Dataset section =>
----
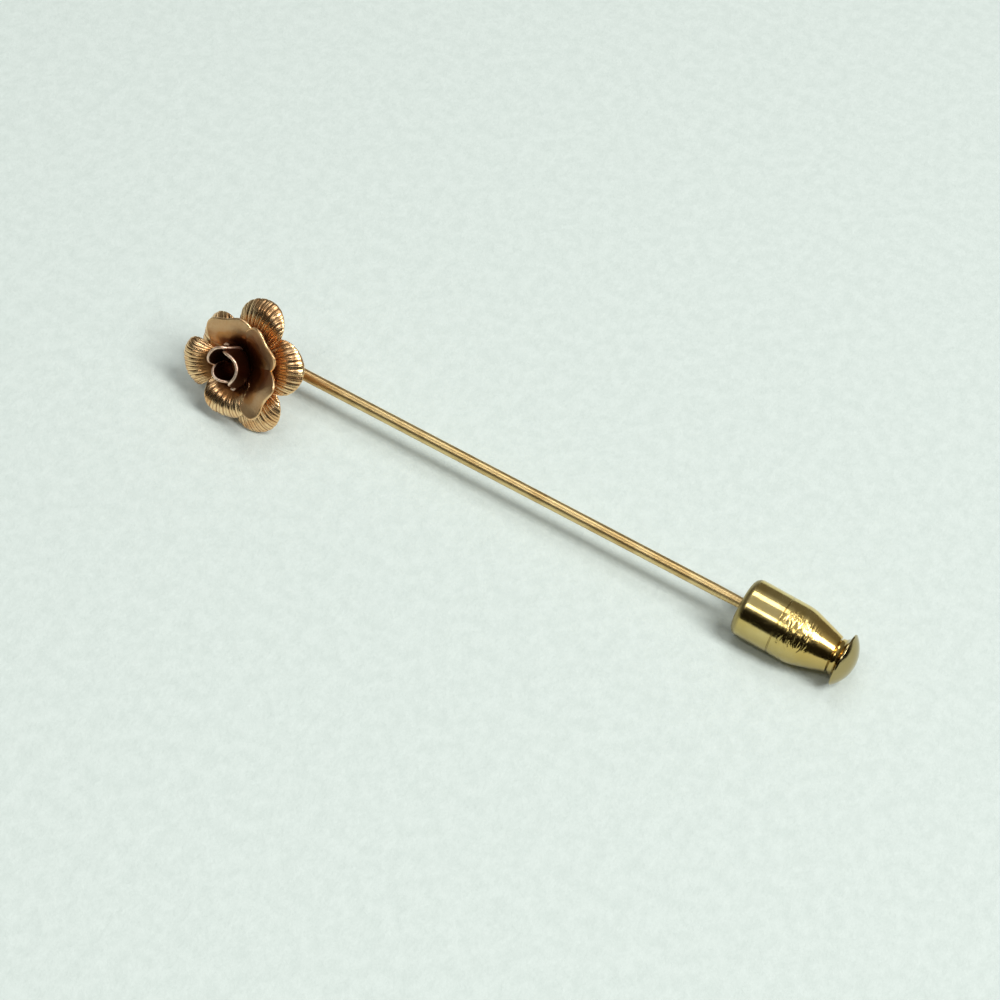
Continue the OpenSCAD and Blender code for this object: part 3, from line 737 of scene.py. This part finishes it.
# %% A small language for shaders
class Pattern:
    """A value inside a material that can be added, multiplied and so on."""

    def __init__(self, tree, socket=None):
        self.tree, self.socket = tree, socket

    def node(self, kind, settings=(), inputs=(), output=0):
        """Makes a node, sets its settings, then its inputs, and gives one output."""
        made = self.tree.nodes.new(kind)
        for key, value in dict(settings).items():
            setattr(made, key, value)
        for key, value in dict(inputs).items():
            if isinstance(value, Pattern):
                self.tree.links.new(value.socket, made.inputs[key])
            else:
                made.inputs[key].default_value = value
        return Pattern(self.tree, made.outputs[output])

    def sum(self, operation, a, b=0.0):
        """One Math node over two values."""
        return self.node("ShaderNodeMath", {"operation": operation}, {0: a, 1: b})

    def __add__(self, other):
        return self.sum("ADD", self, other)

    def __radd__(self, other):
        return self.sum("ADD", other, self)

    def __sub__(self, other):
        return self.sum("SUBTRACT", self, other)

    def __rsub__(self, other):
        return self.sum("SUBTRACT", other, self)

    def __mul__(self, other):
        return self.sum("MULTIPLY", self, other)

    def __rmul__(self, other):
        return self.sum("MULTIPLY", other, self)

    def __abs__(self):
        return self.sum("ABSOLUTE", self)

    def between(self, start, end):
        """0 where this is below start, 1 where it is above end, smooth between."""
        return self.node("ShaderNodeMapRange", {"interpolation_type": "SMOOTHSTEP"},
                         {"Value": self, "From Min": start, "From Max": end})

    def scaled(self, by):
        """A vector times a number, or times another vector part by part."""
        by = (by, by, by) if isinstance(by, (int, float)) else by
        return self.node("ShaderNodeVectorMath", {"operation": "MULTIPLY"}, {0: self, 1: by})

    def part(self, axis):
        """One part of a vector."""
        return self.node("ShaderNodeSeparateXYZ", (), {0: self}, axis)

    def noise(self, scale, detail=2.0, roughness=0.5, distortion=0.0):
        """Cloudy noise from 0 to 1 over a vector."""
        return self.node("ShaderNodeTexNoise", (), {
            "Vector": self, "Scale": scale, "Detail": detail, "Roughness": roughness,
            "Distortion": distortion}, "Fac")

    def blend(self, first, second):
        """The first colour where this is 0 and the second where it is 1."""
        colours = {place: colour if isinstance(colour, Pattern) else (*colour, 1)
                   for place, colour in ((6, first), (7, second))}
        return self.node("ShaderNodeMix", {"data_type": "RGBA"}, {0: self, **colours}, 2)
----
Stated task =>
Looking at the material above, please copy exactly every line from its first line through the line containing "return Pattern(self.tree, made.outputs[output])", with both ends included and nothing else.

In response =>
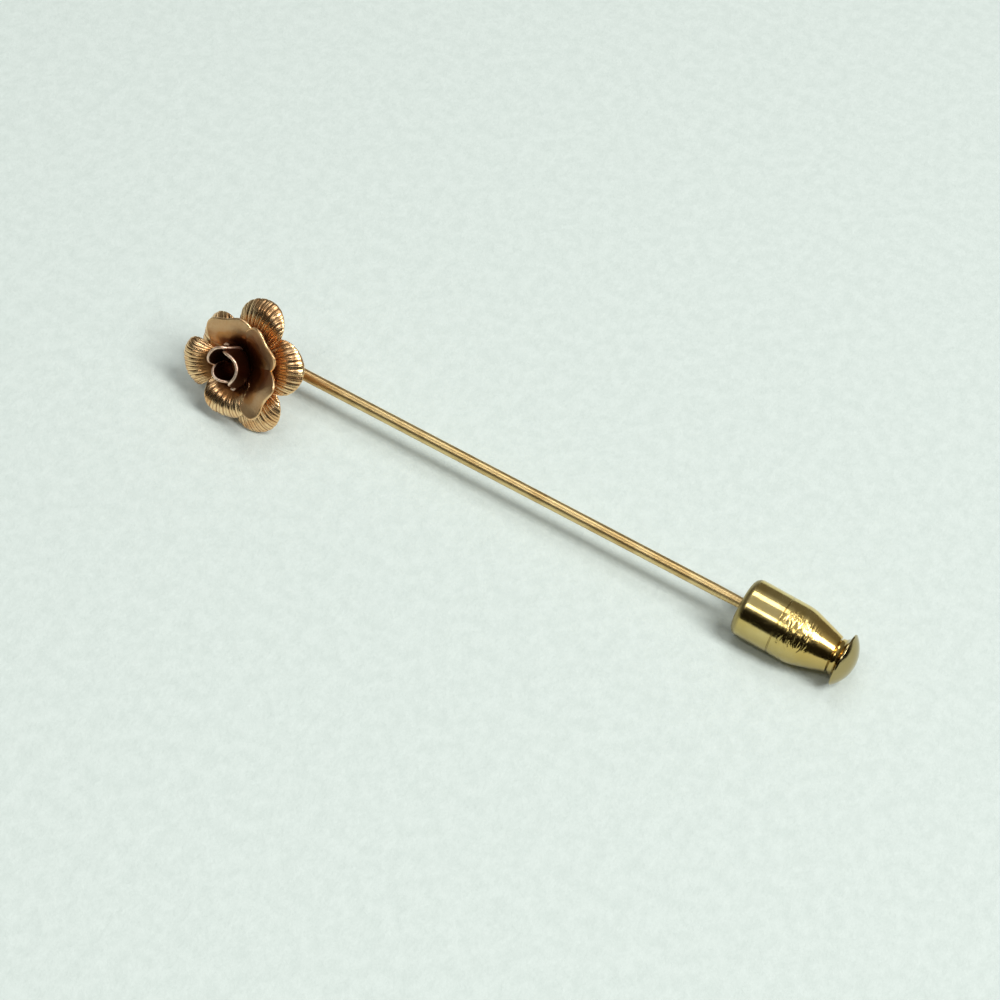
Continue the OpenSCAD and Blender code for this object: part 3, from line 737 of scene.py. This part finishes it.
# %% A small language for shaders
class Pattern:
    """A value inside a material that can be added, multiplied and so on."""

    def __init__(self, tree, socket=None):
        self.tree, self.socket = tree, socket

    def node(self, kind, settings=(), inputs=(), output=0):
        """Makes a node, sets its settings, then its inputs, and gives one output."""
        made = self.tree.nodes.new(kind)
        for key, value in dict(settings).items():
            setattr(made, key, value)
        for key, value in dict(inputs).items():
            if isinstance(value, Pattern):
                self.tree.links.new(value.socket, made.inputs[key])
            else:
                made.inputs[key].default_value = value
        return Pattern(self.tree, made.outputs[output])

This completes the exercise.